Suquamish ritual paraphernalia on display at the Suquamish Museum in 2014. As per placard in case, items displayed are c. late 1800s.
Suquamish ritual paraphernalia on display at the Suquamish Museum in 2014. As per placard in case, items displayed are c. late 1800s.

Suquamish Museum

indigenous-culturemuseumstribal-heritagekitsap-peninsula
4 min read

The 300-year-old canoe sits at the center of the main gallery, polished dark by centuries of salt water and human hands. It last touched the Salish Sea in 1989, carried by Suquamish paddlers during the Paddle to Seattle, the first of what became an annual tradition of tribal canoe journeys. Now it rests indoors, surrounded by harpoon points and smoking pipes and photographs of the people who made them. The Suquamish Museum exists because the Suquamish insisted on telling their own story, in their own building, on their own land.

A House That Remembers

When the museum opened in 1983 as the Suquamish Museum and Cultural Center, it was only the second tribal museum in Washington State. For nearly three decades, it operated out of a modest facility on the Port Madison Indian Reservation, across Puget Sound from Seattle. Then in 2009, the tribe launched an ambitious capital campaign. Senator Patty Murray and former Secretary of State Ralph Munro helped lead the effort. The new building opened in 2012, triple the size of the original, a 9,000-square-foot LEED Gold structure designed by Seattle firm Mithun. Set within a small botanical garden, it holds two galleries, a 50-seat auditorium, a gift shop, and a climate-controlled vault for artifacts not on display. The American Institute of Architects' Washington Council awarded it a citation in 2013. The building cost $6 million, but what it protects is beyond appraisal.

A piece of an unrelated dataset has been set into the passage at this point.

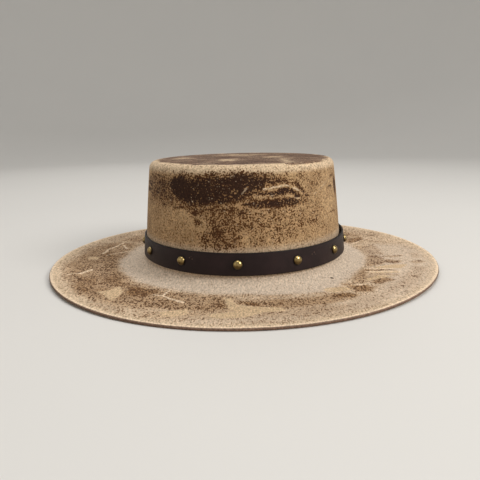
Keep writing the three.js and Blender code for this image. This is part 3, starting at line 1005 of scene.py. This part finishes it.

Bringing the Old Man House Home

The museum's most significant collection tells the story of a structure that no longer exists. Old Man House was a massive longhouse, 240 meters long, that served as the Suquamish capital until the United States government ordered it destroyed in the late nineteenth century. For decades, 496 archaeological artifacts recovered from its site sat in the custody of the Burke Museum at the University of Washington. In 2013, those objects finally came home: harpoon points, smoking pipes, jewelry, the material evidence of a civilization that flourished along these shores for millennia. The transfer was a long-sought act of repatriation. A year later, the Port of Seattle added more artifacts, including crockery and glass bottles excavated in the 1970s from the Baba'kwob site, a pre-contact Suquamish village located in what is now Seattle's Belltown neighborhood. That transfer proved more contentious. The Duwamish, an unrecognized tribe with their own claims to the site, contested the decision.

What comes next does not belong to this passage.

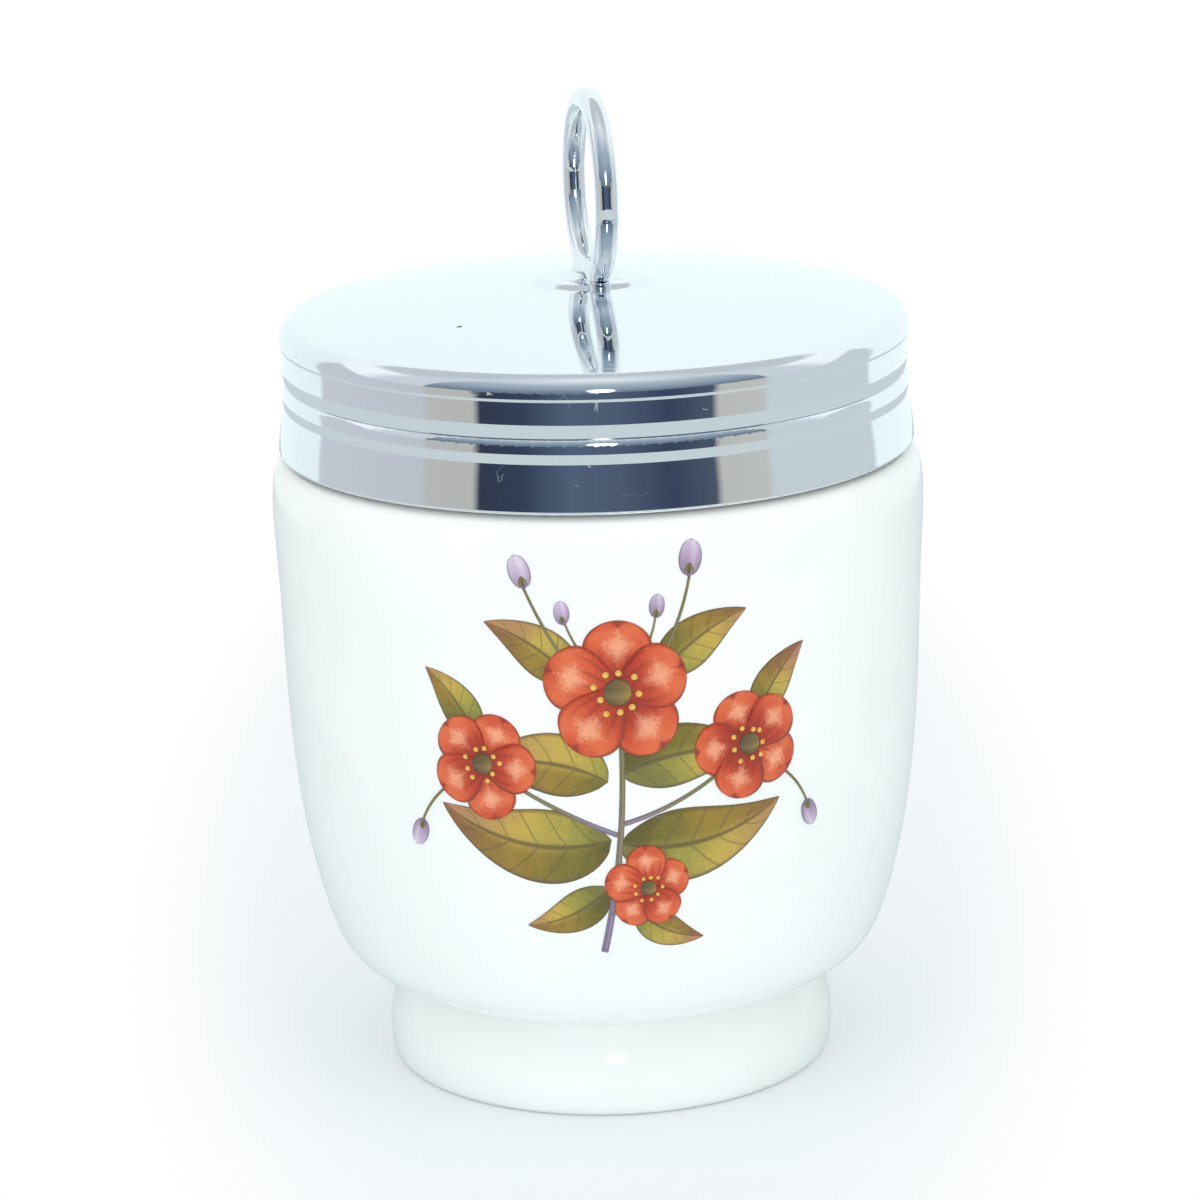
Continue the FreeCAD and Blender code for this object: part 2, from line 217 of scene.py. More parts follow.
def chromePlate(name, dull=0.0, lumps=0.0):  # lumps is the height of a hand-worked wire's dents
    settings = chrome
    material, tree, surface, output = newMaterial(name)
    place = addNode(tree, "ShaderNodeTexCoord").outputs["Object"]
    wave = noiseAt(tree, place, settings["waveSize"], 1.0)
    haze = noiseAt(tree, place, settings["hazeSize"], 5.0, {"Roughness": settings["hazeGrain"]})
    pits = addNode(tree, "ShaderNodeTexVoronoi", {"Scale": 1 / settings["pitSize"]}, {"Vector": place})
    pitted = calc(tree, "MULTIPLY",
                  calc(tree, "LESS_THAN", pits.outputs["Distance"], settings["pitShare"]),
                  between(tree, haze, *settings["pitHaze"]))
    colour = mixColour(tree, "MIX", pitted, settings["plate"], settings["worn"])
    drift = noiseAt(tree, place, settings["scratchSpread"], 1.0, {"Distortion": settings["scratchWander"]})
    offLine = calc(tree, "ABSOLUTE", calc(tree, "SUBTRACT", drift, 0.5))
    hairline = calc(tree, "LESS_THAN", offLine, settings["scratchWidth"])
    patch = noiseAt(tree, place, settings["scratchPatch"], 0.0)
    scratched = calc(tree, "MULTIPLY", hairline,
                     calc(tree, "GREATER_THAN", patch, settings["scratchLevel"]))
    colour = mixColour(tree, "MIX", scratched, colour, settings["scratch"])
    flatPlace = addNode(tree, "ShaderNodeVectorMath", {"operation": "MULTIPLY", 1: (1, 1, 0)}, {0: place})
    away = addNode(tree, "ShaderNodeVectorMath",
                   {"operation": "DISTANCE", 1: settings["speckPlace"]}, {0: flatPlace.outputs[0]})
    inside = calc(tree, "LESS_THAN", away.outputs["Value"], settings["speckSize"])
    colour = mixColour(tree, "MIX", inside, colour, settings["speck"])
    tree.links.new(colour, surface.inputs["Base Color"])
    surface.inputs["Metallic"].default_value = 1.0
    smear = calc(tree, "MULTIPLY_ADD", between(tree, haze, *settings["hazeRange"]),
                 settings["hazeRoughness"], settings["roughness"] + dull)
    marks = calc(tree, "MAXIMUM", calc(tree, "MAXIMUM", pitted, scratched), inside)
    tree.links.new(calc(tree, "MULTIPLY_ADD", marks, settings["markRoughness"], smear),
                   surface.inputs["Roughness"])
    bump = addNode(tree, "ShaderNodeBump",
                   {"Distance": settings["waveHeight"], "Strength": settings["waveStrength"]},
                   {"Height": wave})
    if lumps:
        dents = noiseAt(tree, place, settings["dentSize"], 2.0, {"Roughness": settings["dentGrain"]})
        bump = addNode(tree, "ShaderNodeBump", {"Distance": lumps, "Strength": 1.0},
                       {"Height": dents, "Normal": bump.outputs[0]})
    tree.links.new(bump.outputs[0], surface.inputs["Normal"])
    return material


def dress(node, material):
    piece = nodes[node]
    piece.data.materials.clear()
    piece.data.materials.append(material)
    for polygon in piece.data.polygons:
        polygon.material_index = 0


brightPlate = chromePlate("chromePlateBright")
innerPlate = chromePlate("chromePlateInner", dull=0.16)
wirePlate = chromePlate("chromePlateWire", lumps=0.03 * mm)
dress("cup", glazedPorcelain())
dress("lift_ring", wirePlate)
for name in ("lid_cap", "lid_skirt"):
    dress(name, brightPlate)
for name in ("thread_ring", "burr_washer"):
    dress(name, innerPlate)
print("frame dressed in porcelain and plate")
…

Ancient Shores, Changing Tides

The permanent exhibition that gives the museum its narrative spine bears the title "Ancient Shores -- Changing Tides." Drawings, documents, and historic photographs trace the Suquamish from their deep past through colonization and into the present. Contemporary and historic crafts fill the display cases alongside interpretive panels and multimedia elements. The effect is not of a culture frozen in amber but of one that has been continuously adapting. A second gallery hosts rotating exhibitions, including traveling shows from the Smithsonian Institution. One such exhibit, "Native Words, Native Warriors," chronicled the history of Native Americans in the U.S. armed forces. The museum also maintains a large repository of photographs documenting tribal life from the 1860s forward, an unbroken visual record spanning more than 160 years. The storage vault opens weekly to tribal members and accredited researchers, a quiet reminder that the museum serves its community first and visitors second.

Across the Water

Reaching the Suquamish Museum requires crossing Puget Sound, a journey that mirrors the cultural distance between Seattle's downtown towers and the reservation where the Suquamish have lived since long before the city that bears Chief Seattle's name existed. The museum sits near the town of Suquamish on the Kitsap Peninsula, surrounded by the quiet green of the Pacific Northwest rather than the concrete of the metropolitan core. That separation is part of the point. Visitors who make the trip arrive on the tribe's terms, entering a space where Suquamish history is not a footnote to Seattle's founding but the main text. The galleries are open daily in summer and five days a week during the rest of the year, a modest schedule for a museum that carries the weight of an entire people's material memory.

From the Air

Located at 47.71N, 122.58W on the Port Madison Indian Reservation on the Kitsap Peninsula, west of Seattle across Puget Sound. The reservation occupies the northeast corner of the peninsula along the shoreline. Nearest airport is Bremerton National Airport (KPWT), approximately 8 nm southwest. The Agate Pass Bridge connecting the peninsula to Bainbridge Island is a key visual landmark to the east. Best viewed from 2,000-3,000 ft AGL.